I'm afraid that I don't voice my phobia when I'm in the situation, which makes it spiral even worse.
I'm afraid people won't take me seriously when I tell them I'm needle phobic.
I'm afraid that people will think less of me when I tell them I'm needle phobic.
I'm afraid that if/when I do communicate or try to communicate what is going on at the present moment when I'm in the middle of an "episode" that I won't be understood or taken seriously.
Bottom line is: I'm avoiding going to the doctor for these reasons, and that is not good for my health. Bottom line.

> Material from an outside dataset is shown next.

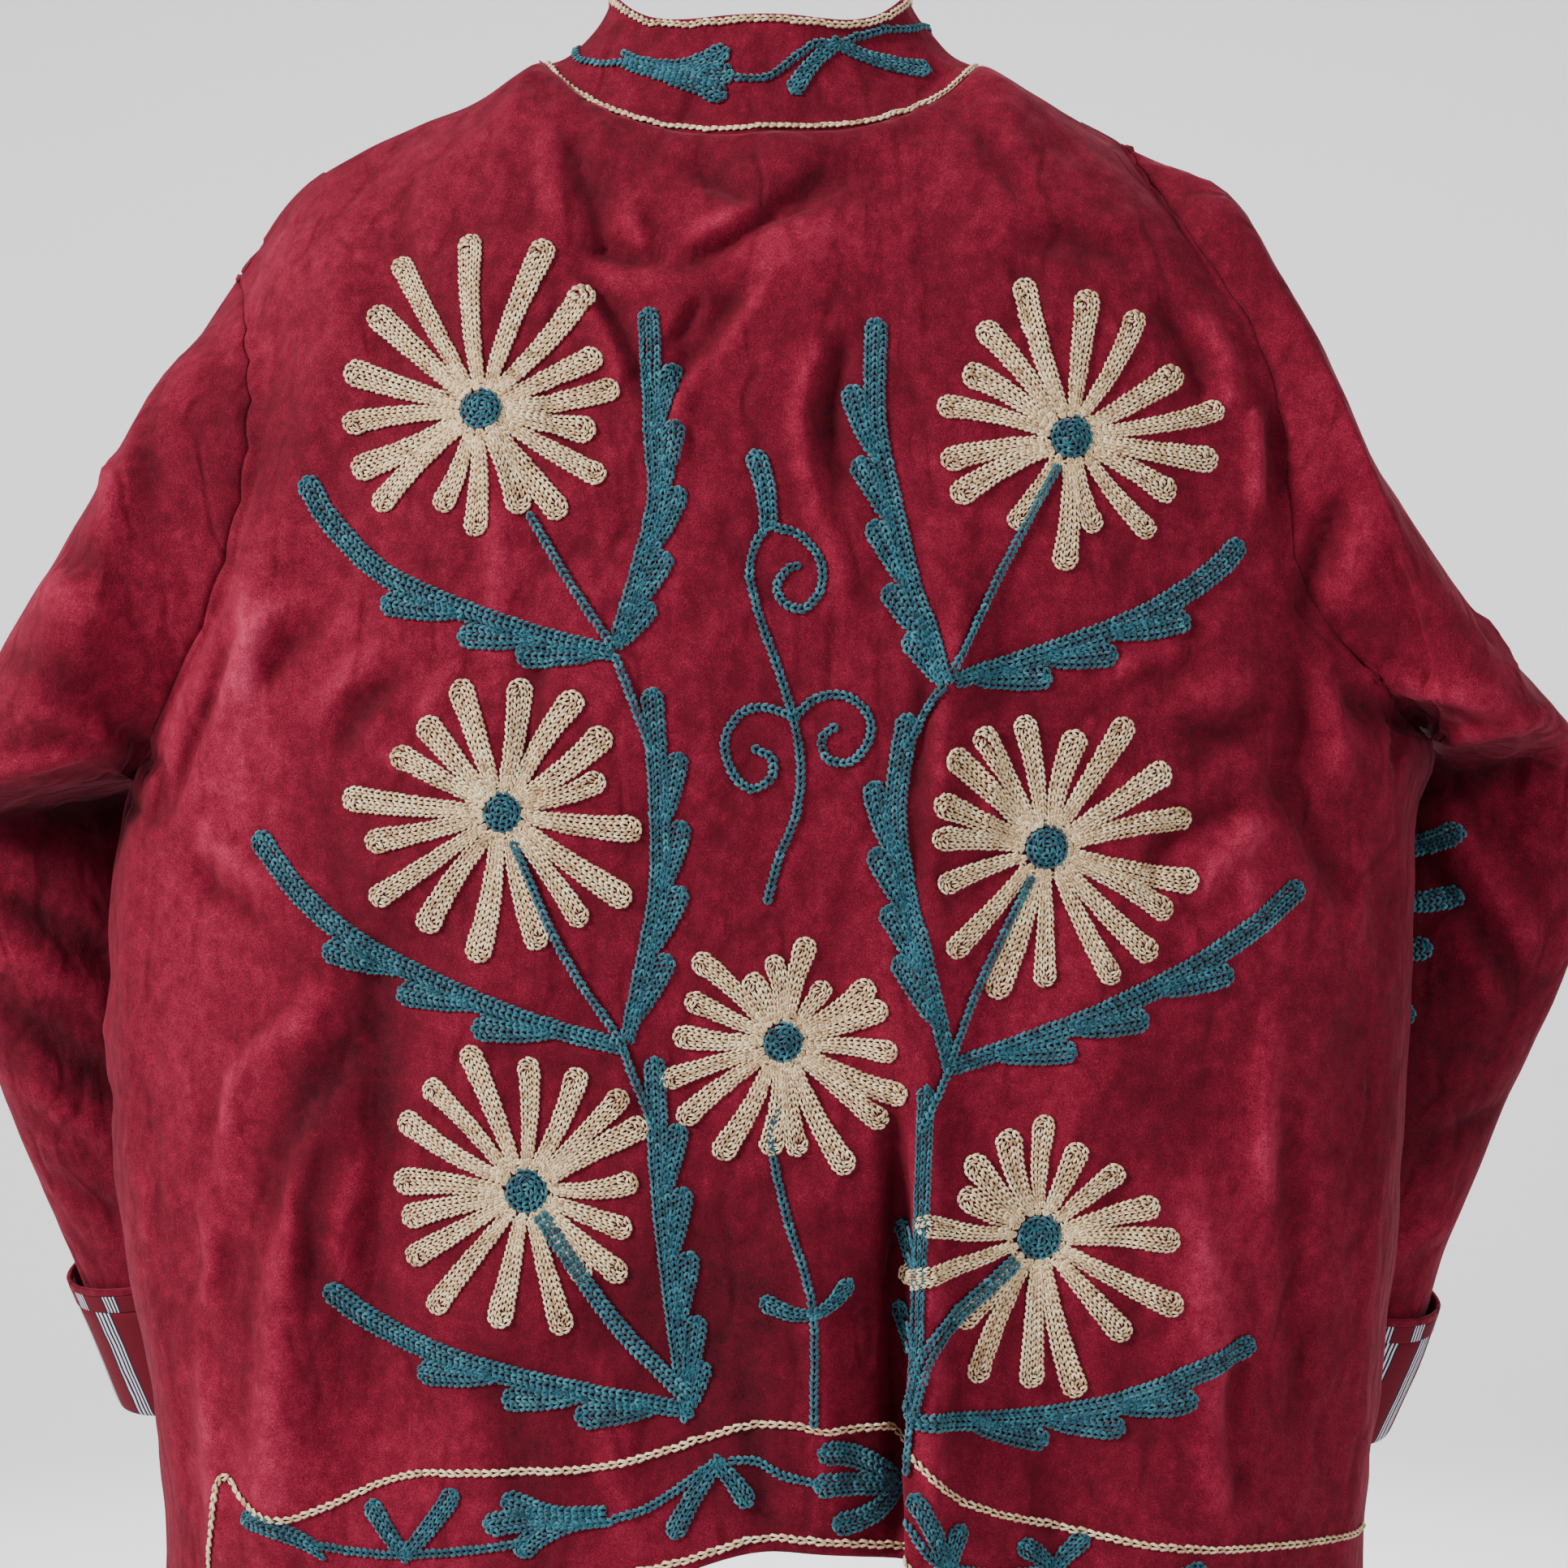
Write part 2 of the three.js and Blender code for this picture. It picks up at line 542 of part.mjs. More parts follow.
const half = halfColumns();
const wholeWidth = [...half.slice(1).reverse(), ...half.map((u) => -u)];
const FRONT_MIDDLE = 1e-9;      // keeps each front's middle column on its own side
const leftHalf = [FRONT_MIDDLE, ...half.slice(1)];
const backGrid = panelGrid(BACK, wholeWidth);
const frontLeftGrid = panelGrid(FRONT, leftHalf);
const rightHalf = leftHalf.map((u) => -u).reverse();
const frontRightGrid = panelGrid(FRONT, rightHalf);

const firstEdge = (grid) => grid.map((row) => row[0]);
const lastEdge = (grid) => grid.map((row) => row[row.length - 1]);
const leftArmhole = armholeRing(firstEdge(backGrid), lastEdge(frontLeftGrid));
const rightArmhole = armholeRing(lastEdge(backGrid), firstEdge(frontRightGrid));

const backNeck = backGrid[ROWS].slice(OUTER_COLUMNS, OUTER_COLUMNS + 2 * NECK_COLUMNS + 1);
const leftNeck = frontLeftGrid[ROWS].slice(0, NECK_COLUMNS);
const rightNeck = frontRightGrid[ROWS].slice(-NECK_COLUMNS);
const neckline = [...leftNeck, ...backNeck, ...rightNeck];

const pieces = [
  {
    name: 'back',
    look: VELVET,
    grid: backGrid,
    seams: { firstColumn: true, lastColumn: true, lastRow: true },
    panel: { face: BACK, places: wholeWidth },
  },
  {
    name: 'front_left',
    look: VELVET,
    grid: frontLeftGrid,
    seams: { lastColumn: true, lastRow: true },
    panel: { face: FRONT, places: leftHalf },
  },
  {
    name: 'front_right',
    look: VELVET,
    grid: frontRightGrid,
    seams: { firstColumn: true, lastRow: true },
    panel: { face: FRONT, places: rightHalf },
  },
  { name: 'collar', look: VELVET, grid: collarGrid(neckline), seams: { firstRow: true } },
];
for (const [side, armhole, turn] of [['left', leftArmhole, 1], ['right', rightArmhole, -1]]) {
  const grid = sleeveGrid(side, armhole);
  pieces.push({ name: `sleeve_${side}`, look: VELVET, grid, closed: true, turn, seams: { firstRow: true } });
  for (const [name, look, section] of [
    ['cuff', FACING, CUFF],
    ['cuff_band', FACING, CUFF_BAND],
    ['cuff_edge', VELVET, CUFF_EDGE],
  ]) {
    const turnedBack = cuffGrid(grid, section);
    pieces.push({ name: `${name}_${side}`, look, grid: turnedBack, closed: true, turn: -turn });
  }
}

const jacket = new THREE.Group();
for (const { grid, closed = false, turn = 1 } of pieces) addNormals(grid, closed, turn);
for (const piece of pieces) {
  const mesh = new THREE.Mesh(wallGeometry(piece), new THREE.MeshStandardMaterial(piece.look));
  mesh.name = piece.name;
  jacket.add(mesh);
}

export default jacket;
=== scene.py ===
"""Looks of the suzani jacket: crimson velvet sewn from panels, striped facings turned back at the
wrists, and flowers, leaf sprays and borders worked over it in thick chain stitch. Metres, +Z up,
+X the wearer's left and -Y the front. The tables are in millimetres."""
import math

import bmesh
import bpy
import numpy as np
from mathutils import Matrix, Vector, kdtree
from mathutils.bvhtree import BVHTree


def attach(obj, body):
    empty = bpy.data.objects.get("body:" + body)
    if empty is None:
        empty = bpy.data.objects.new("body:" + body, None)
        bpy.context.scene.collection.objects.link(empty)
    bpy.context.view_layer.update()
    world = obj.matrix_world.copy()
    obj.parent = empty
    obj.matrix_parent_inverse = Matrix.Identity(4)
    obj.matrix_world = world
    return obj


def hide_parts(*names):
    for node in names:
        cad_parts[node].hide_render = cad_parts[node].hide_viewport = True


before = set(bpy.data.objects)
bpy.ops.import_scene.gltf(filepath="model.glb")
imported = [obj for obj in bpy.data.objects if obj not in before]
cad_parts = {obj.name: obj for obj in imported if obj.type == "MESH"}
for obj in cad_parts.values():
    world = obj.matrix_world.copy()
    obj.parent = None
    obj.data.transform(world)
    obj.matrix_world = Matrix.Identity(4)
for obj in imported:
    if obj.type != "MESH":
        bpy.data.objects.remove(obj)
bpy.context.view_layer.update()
MM = 0.001

# ---------------------------------------------------------------------------------------------
# Velvet panels: back, two fronts, two sleeves and the collar, cut from cotton velvet and sewn
# edge to edge. They are smoothed as one garment, so that its folds run on over the seams, and
# are then parted along the seams into walls whose edges roll in to the stitching.
WALL = 2 * MM
MERGE = 0.012 * MM              # joins the loose triangles of a CAD node
WALL_ERROR = 0.005 * MM
WELD = 0.6 * MM                 # joins the panels over their seam gap
SMOOTH_ROUNDS = 4               # of moving a sheet's corners before it is subdivided
SMOOTH_SHARE = 0.8              # of the way still missing that a round makes up
TINY = 1e-12                    # keeps a division by a length of nothing from failing
SEAM_ROLL = 1.7 * MM            # width of the rolled edge beside a seam
SEAM_DIP = 1.0 * MM
PANELS = ["back", "front_left", "front_right", "sleeve_left", "sleeve_right", "collar"]
FINE_PANELS = ["back", "sleeve_left", "sleeve_right", "collar"]   # with the tightest creases


def deselect():
    """Leaves nothing selected, the CAD nodes included."""
    for obj in bpy.context.selected_objects:
        obj.select_set(False)


def pick(*objects):
    """Selects these objects alone and makes the first one active."""
    deselect()
    for obj in objects:
        obj.select_set(True)
    bpy.context.view_layer.objects.active = objects[0]


def apply_modifier(obj, kind, **settings):
    """Puts a modifier on an object and applies it."""
    modifier = obj.modifiers.new(kind.title(), kind)
    for name, value in settings.items():
        setattr(modifier, name, value)
    pick(obj)
    bpy.ops.object.modifier_apply(modifier=modifier.name)


def shade_smooth(obj):
    """Shades all of an object's faces smooth."""
    pick(obj)
    bpy.ops.object.shade_smooth()


def new_object(name, mesh):
    """A new object that holds a mesh, linked into the scene."""
    obj = bpy.data.objects.new(name, mesh)
    bpy.context.scene.collection.objects.link(obj)
    return obj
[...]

And I need to get to a place where I care more about my health than I do about avoiding the doctor because of this phobia. And while I don't really have a clear answer just yet, reading this article and knowing there is at least 1 research article by a psychologist is comforting, it's a starting point. I can at least print out the study, bring it to a doctors office with me. Maybe that would be somewhat validating.
At any rate: WOW. I'm feeling somewhat sheepish that I just wrote all of this out, but at the same time it's kind of liberating to be "outed" as a needle phobic. Without having read this article, I would've felt like a mumbling moron. Actually, I still feel like a mumbling moron, but at least I'm a mumbling moron with an article from a medical journal to back me up.
Some people have legitimate fears of heights. Or spiders. Or of being alone. Me? It's all about the hypodermics, baby!
Post Script: OKAY PEOPLE: I know that was so uber dramatic. You're SO rolling your eyes and laughing at my behind my back. That's fine. I'm laughing at me too. I'm a veritable lunatic when it comes to the rambling dramatic blog post. I apologize for the 10 minutes of your life that was just wasted.